Noise-tolerant learnability of shallow quantum circuits from statistics and the cost of quantum pseudorandomness
Chirag Wadhwa, Mina Doosti
TL;DR
This work investigates near-term learnability of quantum circuits through quantum statistical queries (QSQ) and quantum statistical process queries (QPSQ). It introduces new multi-copy oracles and an observable-learning oracle, demonstrates noise-tolerant learning for constant-depth circuits with a linear overhead, and provides average-case lower bounds for learning shallow random circuits. A key result shows that constant-depth circuits cannot implement pseudorandom unitaries, establishing a depth cost for PRUs via a learning-and-verification distinguisher. Collectively, the paper advances robust, noise-aware theoretical foundations for learning quantum processes while clarifying depth requirements for secure pseudorandomness in quantum circuits.
Abstract
In this work, we study the learnability of quantum circuits in the near term.

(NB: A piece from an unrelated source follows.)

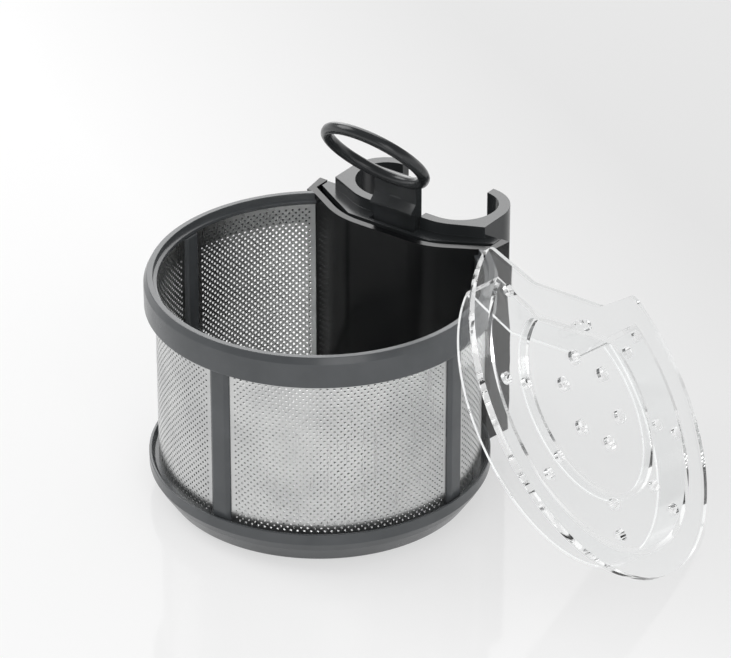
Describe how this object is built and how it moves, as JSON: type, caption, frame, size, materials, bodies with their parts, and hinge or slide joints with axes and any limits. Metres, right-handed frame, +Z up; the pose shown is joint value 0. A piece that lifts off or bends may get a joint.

We demonstrate the natural robustness of quantum statistical queries for learning quantum processes, motivating their use as a theoretical tool for near-term learning problems. We adapt a learning algorithm for constant-depth quantum circuits to the quantum statistical query setting, and show that such circuits can be learned in our setting with only a linear overhead in the query complexity. We prove average-case quantum statistical query lower bounds for learning, within diamond distance, random quantum circuits with depth at least logarithmic and at most linear in the system size. Finally, we prove that pseudorandom unitaries (PRUs) cannot be constructed using circuits of constant depth by constructing an efficient distinguisher using existing learning algorithms. To show the correctness of our distinguisher, we prove a new variation of the quantum no free lunch theorem.